140m+ by end of March 2024 sounds good. Next gen definitely ain't coming during this fiscal year (wasn't ever any reason to expect it to), though likely next gen will release sometime in the next 8 months after that (by Nov 2024). So Switch should end up at least well into the 140 millions if not 150m, depending on post-life legs.
It's cool that BotW is probably passing 30 million juuuuust before TotK releases.
Wow really surprised at the weak Metroid Prime numbers. Between releasing digitally first plus all the stories of shortages of physical games I figured it was selling plenty (at least once the shortages ended). I thought it would be at 2 million, not 1 million. Honestly very surprising, I thought this was a lot more popular than it is. Especially considering its a complete graphical overhaul and only $40, that's a rough pill for the Prime series leading into possible remasters of 2 and 3 and the eventual release of 4. And they must have barely shipped any physical games at first considering these sales and it released digitally first and the huge shortages of the physical game when it first came out.
Damn impressive that BotW actually outsold Smash for the fiscal year. And Odyssey closed on Sw/Sh and is basically tied with it now, which I guess isn't surprising seeing as how most people would buy V/S over Sw/Sh now. I guess Odyssey is gonna move into 5th place in sales unless V/S or TotK can pass it eventually.

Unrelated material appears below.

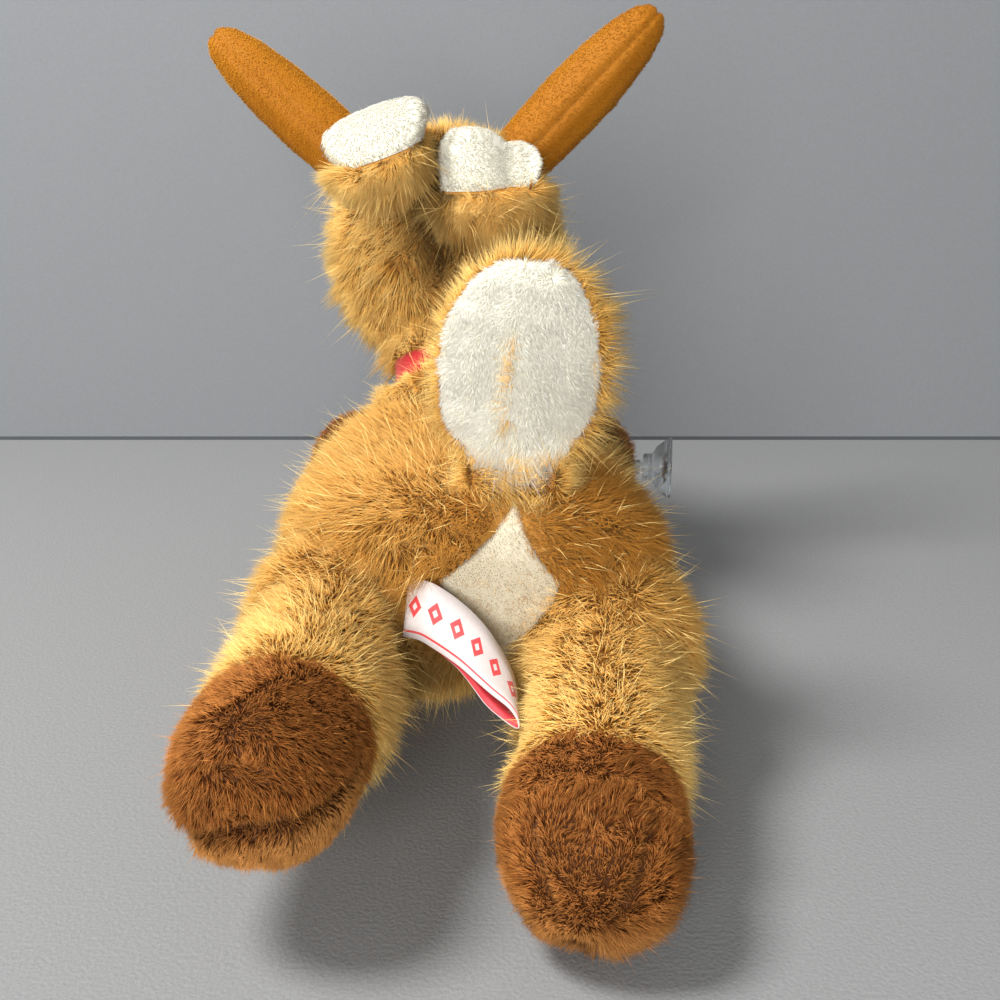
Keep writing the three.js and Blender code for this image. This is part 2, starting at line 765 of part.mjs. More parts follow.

If Nintendo prez says 15m might be a stretch is sounds like they aren't planning any price drops, which is just bizarre. Just a weird thing to refuse to do a price drop late in the life cycle as sales slow. Especially considering if next gen comes out 12-18 months from now it'll probably be priced same as OLED which would be ridiculous having a model for a 7+ year old system the same as a brand new next-gen system. They should just drop to like 170/250/300 this year to help sales, then maybe drop again to 150/230/280 next year. Then they can keep selling Switch's likely at a small profit, and have the Switch be the cheap system while the Switch 2 is the new next-gen premium system at like $350 or whatever.
Next system is probably gonna start at $399.99 and they probably will sell out at that price anyway.
Price slashing hardware to get a small bump is just dated console philosophy at this point it seems, neither Sony or Nintendo subscribe to it anymore.
I did the math on this but the amount of extra hardware a company would have to sell to even justify a $50 price drop is massive.
$400 seems a bit high. I mean it could be, but I'd put better chance at it being $350. I doubt Nintendo is gonna bump its launch price up by $100 from one gen to the next, especially if it is indeed a very similar system like most expect (a Switch 2) which wouldn't require loads of R&D to create.
And not really on the price cut stuff. They just have to sell one more game to make up the difference on a price cut. Someone who wasn't gonna buy the system at $300 but buys it at $250 just has to buy one $60 first party game and Nintendo makes up the difference. That's of course only for bringing in extra buyers, but presumably those extra buyers would buy several first party games, and that alone offsets the loss of $50 from some of the people who would've bought at the original price anyway, and then you offset more of that loss from the new buyers (at $300 vs $250 you offset 5 'were gonna buy the system anyway' buyers with each single extra buyer), so most of the revenue lost is made up right there. Add in whatever fees Nintendo charges from third party publishers for games bought by the extra buyers, and its easy to see how the math works out.
Also if system is $50 less maybe those people get one more game than they would have, not to mention possible new people paying for NSO, or just in general new fans who then maybe are more likely to buy the next system a few years down the road. The Math definitely works out for price cut. And like I said if Switch is still $300/$350 when Switch 2 comes out at $350 (or even if they go with a real high price and launch at $400) that just gets confusing and complicated and silly for consumers. Only way I see that working out in any way that makes sense is if they just stop producing original and OLED models when Switch 2 releases and only sell the cheap Lite, but then again you're just cutting off potential sales of Switch to late buyers. Any way you look at it, price cuts makes a lot of sense for the Switch this late in the game due to several factors.
I think what the industry moved away from was simply competing on price cuts. There's only 3 players and they are all established, so as long as those 3 decide to not do price cuts very often all three can keep prices higher longer. It's not like there are new entrants into the industry trying to undercut each other the way Sega/Sony/Microsoft came into the industry in the 90s and early 2000s. I don't think price cut wars not happening has anything to do with the Math not working out, the Math clearly works out as shown above (I mean the simple fact that most money is made off software/services/peripherals, not HW sales, proves the point alone), but has to do with all the players are established and no one new is coming into the industry so there is no reason to compete on price cuts. But that doesn't mean doing a price cut for other reasons (like to keep sales going late in a life cycle) aren't worth it.